All travel, entry fees and accommodations are covered, participants’ sport golf bags, travel bags and shirts and hats feature the Underrated logo. Each participant can have one parents’ expenses covered also, Soong said. Much of that is due to KPMG’s sponsorship, announced earlier this year and piggybacking off the global professional service firm’s nine-year sponsorship of the KPMG Women’s PGA Championship.

“It’s hard to play good golf when you know your parents are sacrificing a bill to get you there,” says Lowery, who selects many of the invitees.
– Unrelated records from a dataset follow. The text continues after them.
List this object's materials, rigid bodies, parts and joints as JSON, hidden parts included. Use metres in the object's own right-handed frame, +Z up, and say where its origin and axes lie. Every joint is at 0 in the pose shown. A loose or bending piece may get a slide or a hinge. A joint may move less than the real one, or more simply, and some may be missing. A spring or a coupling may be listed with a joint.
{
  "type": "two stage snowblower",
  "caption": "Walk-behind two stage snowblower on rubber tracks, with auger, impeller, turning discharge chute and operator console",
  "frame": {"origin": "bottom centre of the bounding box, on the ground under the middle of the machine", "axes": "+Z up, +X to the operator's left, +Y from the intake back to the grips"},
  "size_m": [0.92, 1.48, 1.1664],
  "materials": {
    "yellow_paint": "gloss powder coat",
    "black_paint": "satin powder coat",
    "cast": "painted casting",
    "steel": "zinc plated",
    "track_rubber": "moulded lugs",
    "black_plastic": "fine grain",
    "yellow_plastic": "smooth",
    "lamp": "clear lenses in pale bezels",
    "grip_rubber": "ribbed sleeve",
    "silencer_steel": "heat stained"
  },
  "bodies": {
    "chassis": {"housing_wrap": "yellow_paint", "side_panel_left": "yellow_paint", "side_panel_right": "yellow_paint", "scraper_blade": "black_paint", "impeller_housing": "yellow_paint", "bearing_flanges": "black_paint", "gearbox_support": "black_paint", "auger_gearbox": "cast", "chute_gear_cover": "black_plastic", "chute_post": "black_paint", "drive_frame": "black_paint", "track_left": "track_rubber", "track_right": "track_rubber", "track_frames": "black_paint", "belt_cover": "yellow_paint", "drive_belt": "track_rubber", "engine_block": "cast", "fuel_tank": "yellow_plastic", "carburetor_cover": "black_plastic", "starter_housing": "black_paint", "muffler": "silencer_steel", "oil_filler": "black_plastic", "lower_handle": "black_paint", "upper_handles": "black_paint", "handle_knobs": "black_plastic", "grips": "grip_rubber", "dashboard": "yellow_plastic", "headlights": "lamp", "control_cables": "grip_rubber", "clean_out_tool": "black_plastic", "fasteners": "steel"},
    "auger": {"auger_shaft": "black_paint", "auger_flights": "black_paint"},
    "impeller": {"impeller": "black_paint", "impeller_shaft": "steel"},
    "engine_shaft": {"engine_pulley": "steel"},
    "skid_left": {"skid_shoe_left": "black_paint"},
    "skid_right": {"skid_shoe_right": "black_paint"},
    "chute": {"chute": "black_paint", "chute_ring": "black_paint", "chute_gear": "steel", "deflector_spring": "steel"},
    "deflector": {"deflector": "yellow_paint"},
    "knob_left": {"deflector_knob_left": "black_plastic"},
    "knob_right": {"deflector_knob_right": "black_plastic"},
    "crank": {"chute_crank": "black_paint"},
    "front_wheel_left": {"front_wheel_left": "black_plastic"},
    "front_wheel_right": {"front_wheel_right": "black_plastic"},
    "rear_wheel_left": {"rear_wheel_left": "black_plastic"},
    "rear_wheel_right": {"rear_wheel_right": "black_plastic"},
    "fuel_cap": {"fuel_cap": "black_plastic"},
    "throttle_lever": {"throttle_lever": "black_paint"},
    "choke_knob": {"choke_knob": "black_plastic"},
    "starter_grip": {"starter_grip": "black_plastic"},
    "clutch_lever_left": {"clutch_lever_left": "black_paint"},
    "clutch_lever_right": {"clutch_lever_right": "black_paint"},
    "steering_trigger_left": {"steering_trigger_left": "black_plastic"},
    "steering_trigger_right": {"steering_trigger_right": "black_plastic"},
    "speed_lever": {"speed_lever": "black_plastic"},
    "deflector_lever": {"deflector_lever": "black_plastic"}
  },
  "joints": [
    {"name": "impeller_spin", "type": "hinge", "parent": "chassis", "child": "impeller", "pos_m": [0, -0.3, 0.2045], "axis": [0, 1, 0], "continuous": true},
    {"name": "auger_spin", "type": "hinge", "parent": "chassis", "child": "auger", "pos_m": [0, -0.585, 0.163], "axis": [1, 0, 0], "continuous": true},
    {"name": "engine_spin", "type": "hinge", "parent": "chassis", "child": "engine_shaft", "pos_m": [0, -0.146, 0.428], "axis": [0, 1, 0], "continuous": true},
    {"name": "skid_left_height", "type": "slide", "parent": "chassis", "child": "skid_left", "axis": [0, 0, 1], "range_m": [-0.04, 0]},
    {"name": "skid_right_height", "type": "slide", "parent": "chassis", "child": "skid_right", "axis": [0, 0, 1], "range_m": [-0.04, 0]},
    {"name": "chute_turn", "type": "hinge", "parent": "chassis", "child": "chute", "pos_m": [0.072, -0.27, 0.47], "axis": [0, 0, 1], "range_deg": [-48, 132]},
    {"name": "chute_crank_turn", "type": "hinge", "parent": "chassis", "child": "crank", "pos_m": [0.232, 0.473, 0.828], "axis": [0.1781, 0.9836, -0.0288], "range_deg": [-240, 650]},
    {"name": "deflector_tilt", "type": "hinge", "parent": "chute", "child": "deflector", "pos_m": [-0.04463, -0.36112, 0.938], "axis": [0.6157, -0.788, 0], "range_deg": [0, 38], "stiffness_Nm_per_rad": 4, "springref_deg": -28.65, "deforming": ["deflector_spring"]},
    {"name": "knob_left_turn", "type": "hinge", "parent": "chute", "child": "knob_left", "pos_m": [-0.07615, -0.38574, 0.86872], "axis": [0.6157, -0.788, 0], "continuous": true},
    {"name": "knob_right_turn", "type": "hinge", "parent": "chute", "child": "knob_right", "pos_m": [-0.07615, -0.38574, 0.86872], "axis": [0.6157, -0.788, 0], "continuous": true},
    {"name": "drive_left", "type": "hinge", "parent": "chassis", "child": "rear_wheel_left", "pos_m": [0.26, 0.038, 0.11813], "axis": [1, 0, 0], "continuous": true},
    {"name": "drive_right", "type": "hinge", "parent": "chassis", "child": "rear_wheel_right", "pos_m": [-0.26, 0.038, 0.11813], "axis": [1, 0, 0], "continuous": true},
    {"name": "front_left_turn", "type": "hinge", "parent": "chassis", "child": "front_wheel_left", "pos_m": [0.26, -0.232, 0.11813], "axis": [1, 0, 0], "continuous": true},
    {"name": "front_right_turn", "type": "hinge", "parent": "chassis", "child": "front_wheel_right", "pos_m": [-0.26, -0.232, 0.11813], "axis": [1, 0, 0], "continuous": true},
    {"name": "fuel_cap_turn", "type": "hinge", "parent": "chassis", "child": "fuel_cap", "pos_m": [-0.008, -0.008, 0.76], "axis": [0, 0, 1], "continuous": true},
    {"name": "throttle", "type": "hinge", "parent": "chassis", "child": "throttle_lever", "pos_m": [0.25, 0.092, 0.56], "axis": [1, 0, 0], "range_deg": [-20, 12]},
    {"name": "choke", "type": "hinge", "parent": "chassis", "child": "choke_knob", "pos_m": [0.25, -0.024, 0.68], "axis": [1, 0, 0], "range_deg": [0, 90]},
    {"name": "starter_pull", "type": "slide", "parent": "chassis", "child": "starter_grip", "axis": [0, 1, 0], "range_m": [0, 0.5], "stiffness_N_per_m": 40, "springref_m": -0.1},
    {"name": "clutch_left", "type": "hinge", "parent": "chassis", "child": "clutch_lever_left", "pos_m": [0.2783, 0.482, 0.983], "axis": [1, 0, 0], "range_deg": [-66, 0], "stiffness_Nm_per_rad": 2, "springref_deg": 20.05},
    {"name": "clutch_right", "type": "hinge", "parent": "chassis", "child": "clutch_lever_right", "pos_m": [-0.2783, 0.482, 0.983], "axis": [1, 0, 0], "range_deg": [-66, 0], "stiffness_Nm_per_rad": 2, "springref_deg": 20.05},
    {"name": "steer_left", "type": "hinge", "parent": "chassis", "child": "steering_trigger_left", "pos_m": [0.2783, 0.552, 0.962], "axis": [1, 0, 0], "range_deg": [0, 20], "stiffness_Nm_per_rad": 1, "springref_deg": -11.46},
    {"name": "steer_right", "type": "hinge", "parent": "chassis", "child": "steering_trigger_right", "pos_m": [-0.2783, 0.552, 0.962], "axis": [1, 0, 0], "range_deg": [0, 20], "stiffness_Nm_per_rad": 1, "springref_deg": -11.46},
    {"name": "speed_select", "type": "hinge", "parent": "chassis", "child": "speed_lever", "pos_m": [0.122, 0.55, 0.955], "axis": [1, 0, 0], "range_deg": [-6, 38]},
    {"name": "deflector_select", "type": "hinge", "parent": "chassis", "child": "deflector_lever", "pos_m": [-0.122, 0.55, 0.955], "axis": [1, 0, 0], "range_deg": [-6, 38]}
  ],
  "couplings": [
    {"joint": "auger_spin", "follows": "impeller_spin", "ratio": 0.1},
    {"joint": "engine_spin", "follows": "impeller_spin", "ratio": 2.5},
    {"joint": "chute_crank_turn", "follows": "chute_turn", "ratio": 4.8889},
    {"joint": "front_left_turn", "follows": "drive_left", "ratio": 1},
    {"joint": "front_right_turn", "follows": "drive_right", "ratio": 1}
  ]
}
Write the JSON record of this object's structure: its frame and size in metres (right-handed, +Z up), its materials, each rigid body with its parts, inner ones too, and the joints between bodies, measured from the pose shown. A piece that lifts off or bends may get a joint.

“The silver lining is seeing kids being noticed by college coaches,” Lowery says. “I get calls all the time now from coaches asking about this young man or this young lady. When their names are being noticed that means we’re doing something right.

“We still have a way to go. At an introduction to golf, 17 percent of black and brown kids participate in the game of golf in some capacity. But we’ve got to get them further in the competition space. In the high-level junior golf space, there’s only 2 percent. In college, it’s less than 1 percent. Hopefully, we can serve as a feeder system, increase the participation rate in golf and open the eyes of kids in the career space.”

The 2022 winners during the inaugural season displayed those wares. Roman Solomon, a junior at the IMG Academy in Sarasota, Florida, is the son of former major-league baseball player Bobby Bonilla and is eyeing college opportunities as he plays junior events. Ashley Shaw, a 13-year-old from Phoenix, Arizona, won the girls division in 2022 and is playing national junior events this year. Jaxson Kenzo, a Santa Monica, California, resident, lost to Solomon in a playoff at the 2022 finale and is in the PGA Golf Management program at New Mexico State.

It’s the beginning of an opportunity to prove themselves, just like Curry accomplished a decade ago.